Bei anderen Verkehrsthemen ist die Problemwahrnehmung hingegen sehr eindeutig.

31 Prozent der Befragten empfinden die ÖPNV-Kosten als zu hoch. Eine Botschaft, die der Stadtrat wenigstens zur Kenntnis nehmen sollte. Denn für 2019 und 2020 hat der Stadtrat ja ein Fahrpreismoratorium für die LVB beschlossen, sodass die Fahrpreise zwei Jahre lang einmal eingefroren wurden. Was aber passiert 2021? Gibt es ein neues Moratorium oder eine neue Fahrpreiserhöhung?

Was nicht unwichtig ist mit Blick auf die Problemwahrnehmung der Leipziger/-innen, denn damit ist der Fahrpreis für Bus und Bahn das größte Leipziger Verkehrsproblem.

Gefolgt vom (Zustand des) ÖPNV allgemein (23 Prozent), dem Fahrradverkehr (21 Prozent) und der Verkehrsinfrastruktur (14 Prozent).

Wobei der Bericht keine Auskunft dazu gibt, was die Leipziger/-innen hier am Fahrradverkehr problematisch finden – die Radwege oder eher das Verhalten der Radfahrer/-innen? Das ist wieder so ein Punkt, wo Differenzierung nötig wäre.

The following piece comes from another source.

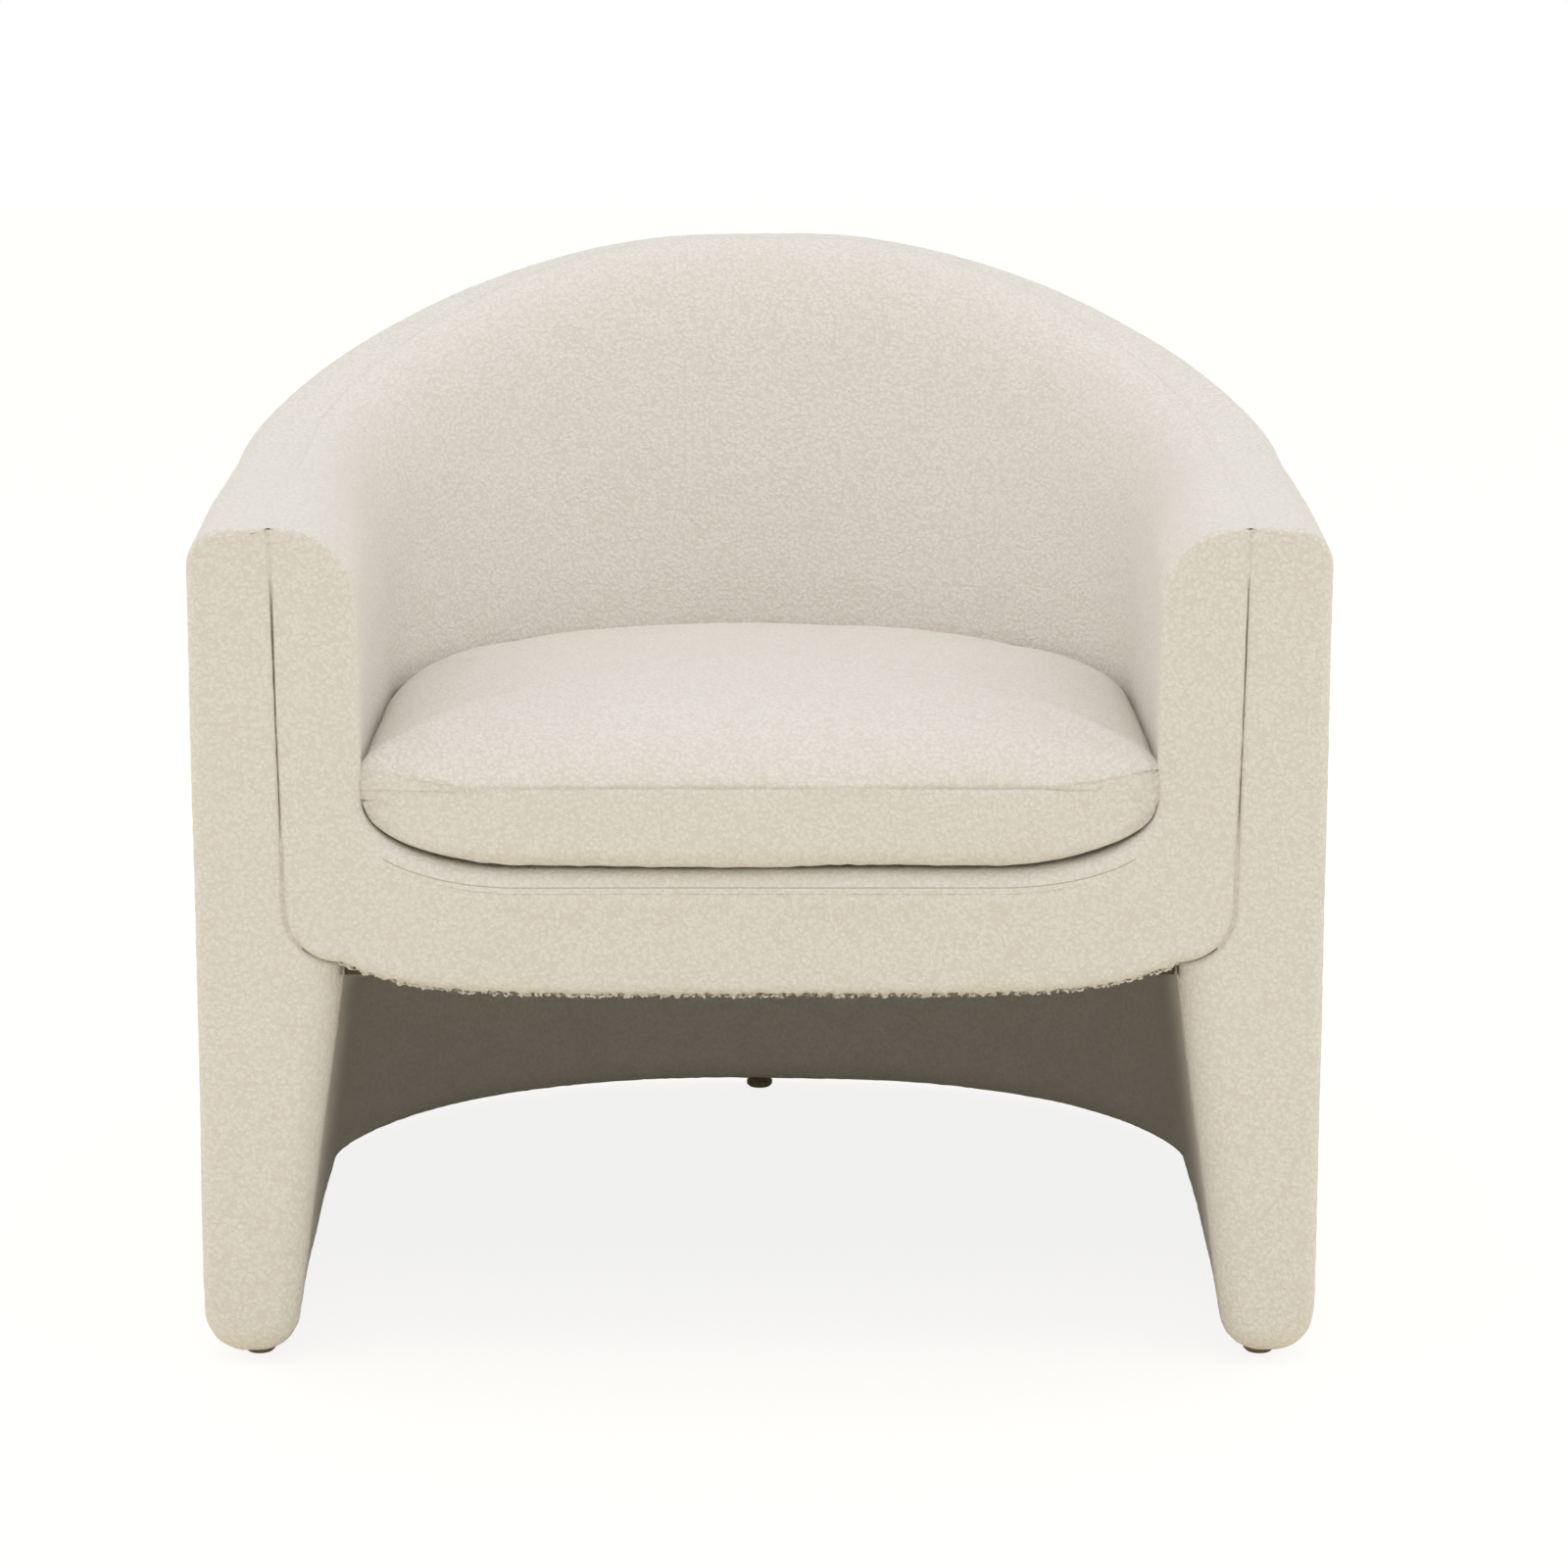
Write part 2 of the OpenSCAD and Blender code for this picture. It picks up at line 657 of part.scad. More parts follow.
roll_n = 4;
function roll_line(top, d) = arc([arm_thickness - roll_radius, top - roll_radius],
  roll_radius - d, 90, 0, roll_n);
function roll_points(y0, i, d) =
  let (top = rim(y0, i))
  [for (k = [0:roll_n - 1]) let (q = roll_line(top, d)[k])
    let (s = spot(shell, q[0], y0, i)) [s[0], s[1], q[1]]];
function tub_face(y0, i, t) = [
  tub_pt(y0, i, t, rim(y0, i) - roll_radius, 0), tub_pt(y0, i, t, contact_height, 0),
  tub_pt(y0, i, t, contact_height - 12, 1), tub_pt(y0, i, t, ring_top, 1)
];

foam_face = cloth + slack / 2;
module tub_foam() color("khaki") loft([for (i = [0:2 * last])
  let (top = rim(y_frame, i), back = arm_thickness - tub_padding)
  concat(
    on_shell(y_frame, i, [[back, top - rail_foot], [back, top - foam_face]]),
    roll_points(y_frame, i, foam_face), tub_face(y_frame, i, foam_face),
    [tub_pt(y_frame, i, tub_padding, ring_top, 0),
      tub_pt(y_frame, i, tub_padding, contact_height, 0)])]);

// Inside cover, cut away where the front of the tub passes under the opening
cover_foot = band_top + lip_h;
module tub_cover() color("ivory") difference() {
  loft([for (i = [0:2 * last])
    let (top = rim(y_leg_pad, i), start = shell_wall + fit)
    concat(
      on_shell(y_leg_pad, i, [[start, top]]),
      roll_points(y_leg_pad, i, 0), tub_face(y_leg_pad, i, 0),
      reversed(concat(
        on_shell(y_leg_pad, i, [[start, top - cloth]]),
        roll_points(y_leg_pad, i, cloth), tub_face(y_leg_pad, i, cloth))))], wrapped = true);
  translate([-width / 2, y_front, 0]) cube([width, front_pad + fit, cover_foot]);
}

module front_foam() color("khaki")
  front_plate(tub_outline(cloth + 2 * slack), y_leg_pad, y_frame - y_leg_pad);
module front_facing() color("ivory") front_plate(tub_outline(0), y_front, cloth);

// Strips of cloth that close the front pad: along the opening and under its lower edge
function lip_line(d) = concat(lip(d, 360, 270), mirror_all(lip(d, 270, 360)));
function hem_line(d) =
  [for (k = [-bow_n:bow_n]) let (x = tuck_x * k / bow_n) [x, bow(abs(x)) + d]];
module band_cloth() color("ivory") for (line = [0, 1])
  front_plate(line == 0 ? concat(lip_line(0), reversed(lip_line(cloth)))
    : concat(hem_line(0), reversed(hem_line(cloth))), y_leg_pad, y_frame - y_leg_pad);

// ---------------------------------------------------------------- glides

module glides() color("saddlebrown") for (q = glide_spots) translate([q[0], q[1], 0])
  rotate_extrude() polygon([[0, 0], [glide_d / 2 - 2, 0], [glide_d / 2, 2],
    [glide_d / 2, ground_gap - 3], [glide_d / 2 - 3, ground_gap], [0, ground_gap]]);

module glide_nails() color("silver") for (q = glide_spots)
  translate([q[0], q[1], ground_gap]) cylinder(d = nail_d, h = nail_l);

// ---------------------------------------------------------------- seat cushion

cushion_y0 = y_front + front_setback;
front_n = 6;

// Edge of the cushion, moved in by e: front corner, side, back, side, front corner, front
function cushion_edge(e) =
  let (r = cushion_front_corner - e, y0 = cushion_y0 + cushion_front_corner)
  let (x0 = side_x(cushion, 0, y0) - cushion_front_corner)
  let (right = arc([x0, y0], r, -90, -30, 2))
  concat(
    right, outline(cushion, e, y0), mirror_all(reversed(right)),
    [for (k = [1:front_n - 1]) let (u = 2 * k / front_n - 1)
      [x0 * u, cushion_y0 + e - front_bow * (1 - u * u)]]);
middle = [0, (cushion_y0 + cushion_rear) / 2];

// Rise of the underside near the front corners, over the opening's rounded lower corners
lip_fade = 60;
function lip_rise(q) =
  let (u = max(0, min(1, (abs(q[0]) - seat_front + lip_w) / lip_w)))
  let (near = ease((y_frame + lip_fade - q[1]) / lip_fade))
  near * (lip_h * (1 - sqrt(1 - u * u)) + fit + slack);

// Ring of the cushion: the edge drawn in to the share r of its size, at height z
function cushion_ring(e, r, z) =
  [for (q = cushion_edge(e)) let (s = middle + (q - middle) * r)
    [s[0], s[1], max(z, lip_rise(s) + e)]];

// Height of the crown and of the belly, d under the cloth's face, where a ring has share r
shares = [1, 0.985, 0.95, 0.89, 0.8, 0.66, 0.46, 0.2];
low_shares = [1, 0.985, 0.95, 0.89, 0.8, 0.6, 0.2];
seam_z = seam_rise + fit;
half_band = edge_band / 2;
function crown_z(r, d) =
  seam_z + half_band + (crown - half_band - d) * sqrt(1 - pow(r, 2.6));
function belly_z(r, d) =
  seam_z - half_band - (seam_rise - half_band - d) * sqrt(1 - pow(r, 8));
function upper_rings(d) = concat(
  [cushion_ring(d, 1, seam_z)], [for (r = shares) cushion_ring(d, r, crown_z(r, d))]);
function lower_rings(d) = concat(
  [for (r = reversed(low_shares)) cushion_ring(d, r, belly_z(r, d))],
  [cushion_ring(d, 1, seam_z)]);

module upper_body(d) loft(reversed(upper_rings(d)));
module lower_body(d) loft(reversed(lower_rings(d)));
module whole_body(d) loft(reversed(concat(
  lower_rings(d), [for (r = shares) cushion_ring(d, r, crown_z(r, d))])));

inner_face = cloth + fit;
core_face = inner_face + wrap;

module cushion_top_cover() color("ivory") on_deck() difference() {
  upper_body(0);
  translate([0, 0, -fit / 4]) upper_body(cloth);
}

module cushion_bottom_cover() color("ivory") on_deck() difference() {
  lower_body(0);
  translate([0, 0, fit / 4]) lower_body(cloth);
}

module cushion_wrap() color("whitesmoke") on_deck() difference() {
  whole_body(inner_face);
  whole_body(core_face);
}

module cushion_core() color("lemonchiffon") on_deck() whole_body(core_face + fit / 2);

// ---------------------------------------------------------------- zip

// Strip that follows the cushion's rear edge, from radius r0 to r1
module zip_strip(r0, r1, z0, z1, half_angle) {
  translate([0, cushion[YB], 0]) rotate([0, 0, 90 - half_angle])
    rotate_extrude(angle = 2 * half_angle, $fn = 180)
      translate([r0, z0]) square([r1 - r0, z1 - z0]);
}

tape_in = zip_radius + fit / 2;
tape_out = tape_in + tape_t;
teeth_out = tape_in + teeth_t;
tape_low = teeth_w + 0.5;

module zip_tape() color("ivory") on_deck() {
  zip_strip(tape_in, tape_out, seam_z + tape_low, seam_z + tape_low + tape_w, zip_half_angle);
  zip_strip(tape_in, tape_out, seam_z - tape_low - tape_w, seam_z - tape_low, zip_half_angle);
}

module zip_teeth() color("ivory") on_deck() {
  zip_strip(tape_in, teeth_out, seam_z + 0.1, seam_z + teeth_w, zip_half_angle);
  zip_strip(tape_in, teeth_out, seam_z - teeth_w, seam_z - 0.1, zip_half_angle);
}

stop_angle = 0.6;
module zip_stops() color("silver") on_deck() translate([0, cushion[YB], 0])
  for (side = [-1, 1]) rotate([0, 0, 90 + side * (zip_half_angle - stop_angle)])
    translate([teeth_out, -1.5, seam_z - teeth_w]) cube([1, 3, 2 * teeth_w]);

// The slider rests at the closed end; its frame has +X outwards and +Y along the zip
slider_angle = zip_half_angle - 2.4;
slider_h = 2 * teeth_w + 4.4;
slider_out = teeth_out + slider_fit + 1.2;
module at_slider() {
  on_deck() translate([0, cushion[YB], 0]) rotate([0, 0, 90 - slider_angle])
    translate([0, 0, seam_z]) children();
}

ear_t = 1.2;
ear_w = 2.4;
pin_d = 1.2;
pin_x = slider_out + ear_w / 2 + 0.2;
pull_w = 5;
pull_play = 0.3;
ear_z = pull_w / 2 + pull_play;
module ear() {
  translate([slider_out - fit, -ear_w / 2, 0]) cube([pin_x - slider_out + fit, ear_w, ear_t]);
  translate([pin_x, 0, 0]) cylinder(d = ear_w, h = ear_t);
}
module zip_slider() color("silver") at_slider() {
  difference() {
    translate([tape_out + slider_fit, -slider_l / 2, -slider_h / 2])
      cube([slider_out - tape_out - slider_fit, slider_l, slider_h]);
    translate([0, -slider_l, -teeth_w - slider_fit])
      cube([teeth_out + slider_fit, 2 * slider_l, 2 * (teeth_w + slider_fit)]);
  }
  for (z = [ear_z, -ear_z - ear_t]) translate([0, 0, z]) ear();
  translate([pin_x, 0, -ear_z]) cylinder(d = pin_d, h = 2 * ear_z);
}

// Flat tab that turns on the slider's pin and lies along the zip
pull_t = 1;
hole_d = pin_d + 0.1;
module zip_pull() color("silver") at_slider() translate([pin_x, 0, -pull_w / 2])
  difference() {
    union() {
      cylinder(d = ear_w, h = pull_w);
      translate([-pull_t / 2, ear_w / 3, 0]) cube([pull_t, pull_l - ear_w / 3, pull_w]);
    }
    translate([0, 0, -fit]) cylinder(d = hole_d, h = pull_w + 2 * fit);
  }

// ---------------------------------------------------------------- nodes

base_plate_lower();
base_plate_upper();
leg_panel_left();
leg_panel_right();
leg_blocks();
lower_ribs();
seat_ring();
upper_ribs();
top_rail();
outer_skin();
skirt_skin();
inner_back_board();
front_rail();
rear_rail();
side_rail_left();
side_rail_right();
corner_blocks();
frame_screws();
webbing_long();
webbing_cross();
deck_foam();
deck_cover();
side_foam_left();
side_foam_right();
back_foam_left();
back_foam_right();
leg_foam();
tub_foam();
front_foam();
outside_cover();
skirt_lining_left();
skirt_lining_right();
leg_facing_left();
leg_facing_right();
tub_cover();
front_facing();
band_cloth();
dust_cover();
glides();
glide_nails();
cushion_core();
cushion_wrap();
cushion_top_cover();
cushion_bottom_cover();
zip_tape();
zip_teeth();
zip_stops();
zip_slider();
zip_pull();
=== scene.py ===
# %% [markdown]
# # A barrel armchair in looped cloth
# The chair is a horseshoe shell that stands on its own padded edge, with a padded tub set
# inside it and a loose cushion on the tub's deck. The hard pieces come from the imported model.
# Everything soft is made here, as cloth drawn over padding, with its seams and its loops.

# %% Load the frame
import json
import math

import bmesh
import bpy
import numpy as np
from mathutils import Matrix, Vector
from mathutils.bvhtree import BVHTree
from mathutils.kdtree import KDTree

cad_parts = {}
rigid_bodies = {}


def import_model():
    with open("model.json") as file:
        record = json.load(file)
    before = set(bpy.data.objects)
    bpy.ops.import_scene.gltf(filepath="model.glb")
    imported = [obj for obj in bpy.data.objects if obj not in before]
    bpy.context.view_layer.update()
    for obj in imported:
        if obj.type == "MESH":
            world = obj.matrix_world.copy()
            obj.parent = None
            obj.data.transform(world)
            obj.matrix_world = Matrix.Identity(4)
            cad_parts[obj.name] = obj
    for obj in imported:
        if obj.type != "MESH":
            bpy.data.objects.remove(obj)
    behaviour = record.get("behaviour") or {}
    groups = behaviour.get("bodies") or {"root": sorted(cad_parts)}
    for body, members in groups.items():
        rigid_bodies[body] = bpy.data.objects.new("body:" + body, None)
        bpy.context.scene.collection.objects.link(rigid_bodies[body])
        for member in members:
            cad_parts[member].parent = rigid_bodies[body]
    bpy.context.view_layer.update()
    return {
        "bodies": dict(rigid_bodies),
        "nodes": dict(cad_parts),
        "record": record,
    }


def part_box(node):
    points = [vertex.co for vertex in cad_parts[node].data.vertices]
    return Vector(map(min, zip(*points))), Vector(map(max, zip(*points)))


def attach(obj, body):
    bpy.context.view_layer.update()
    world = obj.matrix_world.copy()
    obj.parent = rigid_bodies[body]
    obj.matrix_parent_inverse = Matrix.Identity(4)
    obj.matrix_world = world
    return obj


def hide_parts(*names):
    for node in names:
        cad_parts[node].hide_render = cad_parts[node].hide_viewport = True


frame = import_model()
MM = 0.001
print("bodies:", ", ".join(frame["bodies"]))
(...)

Übrigens genauso wie beim Problempunkt Autoverkehr, den immerhin 9 Prozent der Befragten nannten und der bei den geschlossenen Fragen gar nicht auftaucht. Aber was steckt da drin: Problematisieren hier Autofahrer ihr Gefühl im Leipziger Straßennetz oder problematisieren Nicht-Autofahrer den zunehmenden Autoverkehr?

Was dann wieder zu den Problemwahrnehmungen zu ÖPNV und Radverkehr passen würde und unterstreichen würde, was in den konkreten Befragungen zum Nachholbedarf in der Leipziger Verkehrspolitik sichtbar wurde. Radverkehr und ÖPNV wurden viel zu lange vernachlässigt. Auf beiden Feldern ist ein riesiger Investitionsbedarf entstanden, der endlich abgebaut werden muss, wenn die beiden Verkehrsarten in der Leipziger Mobilitätswende endlich eine Rolle spielen sollen und die 2012 verkündeten Ziele in der Nutzung der Verkehrsmittel endlich eine reale Chance auf Umsetzung bekommen sollen.

Oder einmal so formuliert: So deutlich wie keine Bürgerumfrage zuvor zeigt die von 2019, wie Leipzigs Stadtpolitik das Thema Mobilitätswende seit 2012 vergeigt und versemmelt hat. War jetzt etwas bildhaft, stimmt. Trifft aber wohl den Kern dessen, was man gerade in den Verkehrskapiteln im Bericht zur Bürgerumfrage lesen kann.